Principled? Hardly. He made a calculated decision to walk away from his admirably conservative record (90+ rating on every issue from the American Conservative Union, over the course of his Senate service), and to curry favor with media liberals, rather than with the Republicans who actually vote in the GOP primaries! IF he’d managed to win the nomination, his popularity in the media would have been a great asset. But to get the nomination, he had to be trusted by conservatives. And he did everything possible to show conservatives that he couldn’t be trusted.

When Bill Clinton made his smart, calculated, shrewd attack on Sister Souljah, black voters already liked and trusted him, so the attack didn’t cost him any black voters. They understood the game he was playing, they knew it had to be done, and most of them approved.

If a Ronald Reagan had made a similar move to the center, conservatives would have understood. He’d have given his fervent followers a wink that said, “I’m still one of you,” and they’d have stayed loyal.

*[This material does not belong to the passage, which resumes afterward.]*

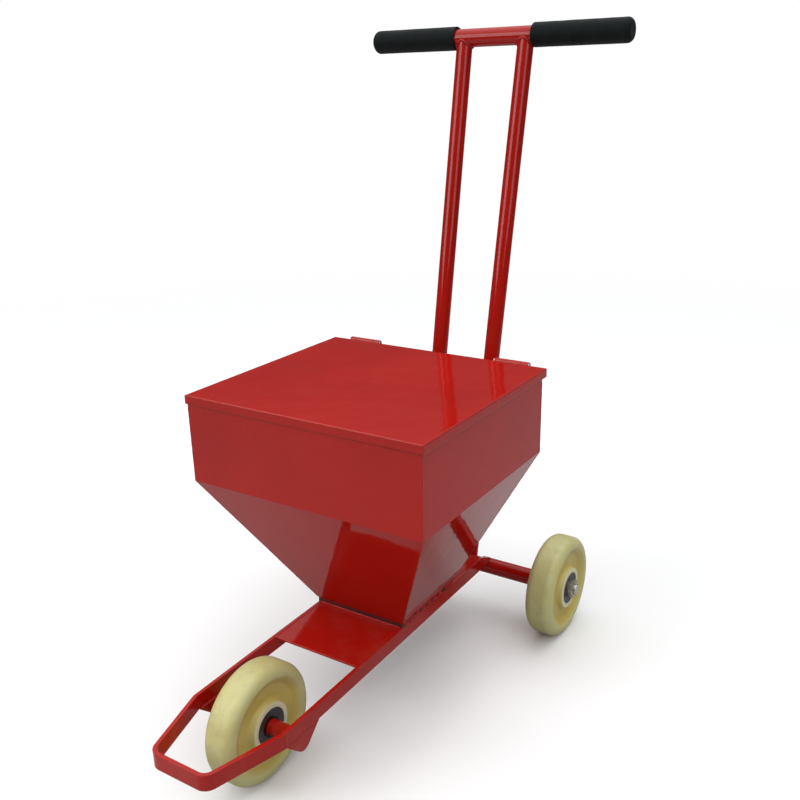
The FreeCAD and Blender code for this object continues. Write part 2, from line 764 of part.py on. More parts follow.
def build_wheel_master():
    """The pieces of one wheel about its own centre; they are copied to the three axle ends."""
    wheel = new_body("wheel")
    pocket_in = "hub_half - cap_room - bearing_width"
    revolve(wheel, [
        (f"0 - ({pocket_in})", "hub_bore"),
        (pocket_in, "hub_bore"), (pocket_in, "bearing_outer + 0.02"),
        ("hub_half", "bearing_outer + 0.02"), ("hub_half", "hub_radius"),
        ("web_half", "web_inner"), ("web_half", "web_outer"),
        ("wheel_half", "rim_inner"), ("wheel_half", "wheel_radius"),
        ("-wheel_half", "wheel_radius"), ("-wheel_half", "rim_inner"),
        ("-web_half", "web_outer"), ("-web_half", "web_inner"),
        ("-hub_half", "hub_radius"), ("-hub_half", "bearing_outer + 0.02"),
        (f"0 - ({pocket_in})", "bearing_outer + 0.02")])
    round_edges(wheel, "tread_round", lambda edge: at_radius(edge, "wheel_radius"))
    round_edges(wheel, "5", lambda edge: at_radius(edge, "rim_inner"))
    round_edges(wheel, "2", lambda edge: at_radius(edge, "hub_radius"))
    round_edges(wheel, "4", lambda edge: at_radius(edge, "web_inner")
                or at_radius(edge, "web_outer"))

    low = "hub_half - cap_room - bearing_width"
    groove_x = f"{bearing_face} - bearing_width / 2"

    def grooved(label, inner, outer):
        ring = new_body(label)
        pad(ring, "YZ_Plane", [("0", "0", outer), ("0", "0", inner)], low, bearing_face)
        torus = doc.addObject("Part::Torus", label + "_groove")
        torus.setExpression("Radius1", bound("ball_circle"))
        torus.setExpression("Radius2", bound("ball_groove"))
        torus.Placement = FreeCAD.Placement(Vector(0, 0, 0), FreeCAD.Rotation(Vector(0, 1, 0), 90))
        place(torus, groove_x)
        cut = doc.addObject("Part::Cut", label + "_cut")
        cut.Base = ring
        cut.Tool = torus
        return cut

    outer_ring = grooved("outer_ring", "outer_ring_bore", "bearing_outer")
    inner_ring = grooved("inner_ring", "bearing_bore", "inner_ring_radius")

    seal = new_body("seal")
    faces = ((f"{bearing_face} - seal_depth - seal_thick", f"{bearing_face} - seal_depth"),
             (f"{low} + seal_depth", f"{low} + seal_depth + seal_thick"))
    pad(seal, "YZ_Plane",
        [("0", "0", "outer_ring_bore - 0.02"), ("0", "0", "inner_ring_radius + 0.12")], *faces[0])
    deep = f"{faces[1][0]} - ({faces[0][0]})"
    seal_in = copy_at(seal, "seal_inner", deep)

    balls = []
    for i in range(8):
        turn = math.radians(45 * i)
        ball = doc.addObject("Part::Sphere", "ball")
        ball.setExpression("Radius", bound("ball_radius"))
        place(ball, groove_x, f"{math.cos(turn):.6f} * ball_circle",
              f"{math.sin(turn):.6f} * ball_circle")
        balls.append(ball)

    cap = new_body("dust_cap")
    pad(cap, "YZ_Plane", [("0", "0", "bearing_outer"), ("0", "0", "cap_bore")],
        f"{bearing_face} + 0.1", f"{bearing_face} + 0.1 + cap_thick")
    round_edges(cap, "0.4", lambda edge: edge.CenterOfMass.x > size(f"{bearing_face} + 0.5"))

    sleeve = new_body("sleeve")
    pad(sleeve, "YZ_Plane", [("0", "0", "12.5"), ("0", "0", "bearing_bore")],
        f"0.05 - ({low})", f"{low} - 0.05")

    def both_ends(label, items):
        one = doc.addObject("Part::Compound", label + "_one_end")
        one.Links = items
        pair = doc.addObject("Part::Compound", label + "_pair")
        pair.Links = [one, mirrored(one, label + "_other_end")]
        return pair

    return {
        "wheel": wheel,
        "outer_rings": both_ends("outer_rings", [outer_ring]),
        "inner_rings": both_ends("inner_rings", [inner_ring]),
        "seals": both_ends("seals", [seal, seal_in]),
        "caps": both_ends("caps", [cap]),
        "balls": both_ends("balls", balls),
        "sleeve": sleeve,
    }


def build_wheels():
    master = build_wheel_master()
    places = {
        "front": ("0", "front_axle_y"),
        "rear_right": ("rear_wheel_x", "rear_axle_y"),
        "rear_left": ("-rear_wheel_x", "rear_axle_y"),
    }
    inner = []
    sleeves = []
    for name, (x, y) in places.items():
        spot = (x, y, "wheel_radius")
        keep(copy_at(master["wheel"], f"{name}_wheel", *spot))
        keep(copy_at(master["outer_rings"], f"{name}_bearing_outer_rings", *spot))
        keep(copy_at(master["seals"], f"{name}_bearing_seals", *spot))
        keep(copy_at(master["balls"], f"{name}_bearing_balls", *spot))
        keep(copy_at(master["caps"], f"{name}_hub_caps", *spot))
        inner.append(copy_at(master["inner_rings"], f"{name}_inner", *spot))
        sleeves.append(copy_at(master["sleeve"], f"{name}_sleeve", *spot))
    group("bearing_inner_rings", inner)
    group("hub_sleeves", sleeves)


# ---------------------------------------------------------------- build, check and write

EXPECTED_SOLIDS = {
    "shutter_guides": 2, "rod_stop_pins": 2, "hinge_fixed_leaves": 2, "hinge_lid_leaves": 2,
    "hinge_pins": 2, "axle_tubes": 2, "axle_washers": 2, "axle_nuts": 2, "axle_retaining_rings": 4,
    "bearing_inner_rings": 6, "hub_sleeves": 3,
}
for wheel_name in ("front", "rear_right", "rear_left"):
    EXPECTED_SOLIDS[f"{wheel_name}_bearing_outer_rings"] = 2
    EXPECTED_SOLIDS[f"{wheel_name}_bearing_seals"] = 4
    EXPECTED_SOLIDS[f"{wheel_name}_hub_caps"] = 2
    EXPECTED_SOLIDS[f"{wheel_name}_bearing_balls"] = 16

build_frame()
build_hopper()
build_outlet()
build_lid()
build_handle()
build_axles()
build_wheels()
doc.recompute()

for item in doc.Objects:
    if "Invalid" in item.State or "Error" in item.State:
        raise RuntimeError(f"{item.Name} ({item.Label}) failed: {item.State}")
for item in nodes:
    shape = item.Shape
    if shape.isNull() or not shape.isValid():
        raise RuntimeError(f"{item.Label} has no valid shape")
    if len(shape.Solids) != EXPECTED_SOLIDS.get(item.Label, 1):
        raise RuntimeError(f"{item.Label} has {len(shape.Solids)} solids")

os.makedirs("parts", exist_ok=True)
for item in nodes:
    item.Shape.exportStep(f"parts/{item.Label}.step")
    box = item.Shape.BoundBox
    print(f"{item.Label:32s} x {box.XMin:7.1f} {box.XMax:7.1f}  y {box.YMin:7.1f} {box.YMax:7.1f}"
          f"  z {box.ZMin:6.1f} {box.ZMax:6.1f}")
print(len(nodes), "sub-parts")
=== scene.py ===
"""Looks, stage and camera for a three-wheeled push seeder with a lidded hopper."""
import math

import bpy
from mathutils import Matrix, Vector, noise


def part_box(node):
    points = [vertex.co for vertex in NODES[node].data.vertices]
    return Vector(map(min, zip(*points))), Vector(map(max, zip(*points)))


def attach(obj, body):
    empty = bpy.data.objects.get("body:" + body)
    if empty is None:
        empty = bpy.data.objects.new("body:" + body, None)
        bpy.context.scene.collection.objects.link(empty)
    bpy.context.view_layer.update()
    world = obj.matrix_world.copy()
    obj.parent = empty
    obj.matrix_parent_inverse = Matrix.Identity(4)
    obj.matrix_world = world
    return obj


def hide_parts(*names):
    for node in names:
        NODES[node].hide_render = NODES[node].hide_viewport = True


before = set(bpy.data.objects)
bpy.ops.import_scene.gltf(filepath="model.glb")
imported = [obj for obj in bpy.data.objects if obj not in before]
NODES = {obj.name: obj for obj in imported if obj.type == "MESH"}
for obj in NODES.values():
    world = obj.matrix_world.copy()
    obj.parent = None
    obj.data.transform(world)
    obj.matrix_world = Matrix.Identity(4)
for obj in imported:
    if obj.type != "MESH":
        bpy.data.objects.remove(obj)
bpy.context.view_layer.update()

bl_info = {
    "name": "Push Seeder Finish",
    "version": (1, 0, 0),
    "blender": (4, 5, 0),
    "location": "View3D > Sidebar > Seeder",
    "description": "Paint, welds, grips and stage for a push seeder",
    "category": "Object",
}

MM = 0.001

# the leaning line of each handle post, right side, and the two tubes that meet at its top
POST_FOOT = Vector((41.0, 207.6, 66.0)) * MM
POST_TOP = Vector((48.4, 356.0, 844.0)) * MM
POST_RADIUS = 11.5 * MM
BAR_RADIUS = 12.5 * MM

# hopper corners, right side: where the walls fold inwards, and the mouth at the bottom
FOLD_Z = 310.0 * MM
MOUTH_X = 70.5 * MM
MOUTH_FRONT = -29.0 * MM
MOUTH_BACK = 111.0 * MM
WALL_TOP = 411.0 * MM

# tones that are not offered as settings
# near-black painted shade for the outlet neck, standing in for the shadow in the gap under the
# hopper mouth
NECK_SHADE_PAINT = (0.020, 0.006, 0.005)
ROLLED_DIRT = (0.330, 0.260, 0.150)
LIGHT_RUST = (0.150, 0.068, 0.030)
RING_BLACK = (0.030, 0.030, 0.032)
FOAM_RUBBED = (0.0060, 0.0090, 0.0092)
FOAM_PALE = (0.012, 0.016, 0.016)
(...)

But John McCain didn’t have the loyalty of conservatives, and he’d given them no reason to think his leftward shift was anything more than an abandonment of his principles. At a time when he SHOULD have been reassuring GOP voters that he was still their kind of guy, he did the opposie. According to liberal journalist Richard Cohen, on the rare occasions McCain sounded conservative, he made sure that reporters were reassured privately, “He didn’t really mean any of that, of course.”

When Christian conservative leader Gary Bauer tried to warn McCain what a huge mistake he was making, McCain sneered, “What are Christians going to do- vote for Gore?” McCain made a STUPID assumption: that his open scorn for the religious right would have no consequences, that once he was the frontrunner they’d have no choice but to get behind him.

As I said, DUMB. McCain blew the nomination all by himself. All Karl Rove had to do was sit back and laugh.

I’d say the most popular politician is probably Arnold.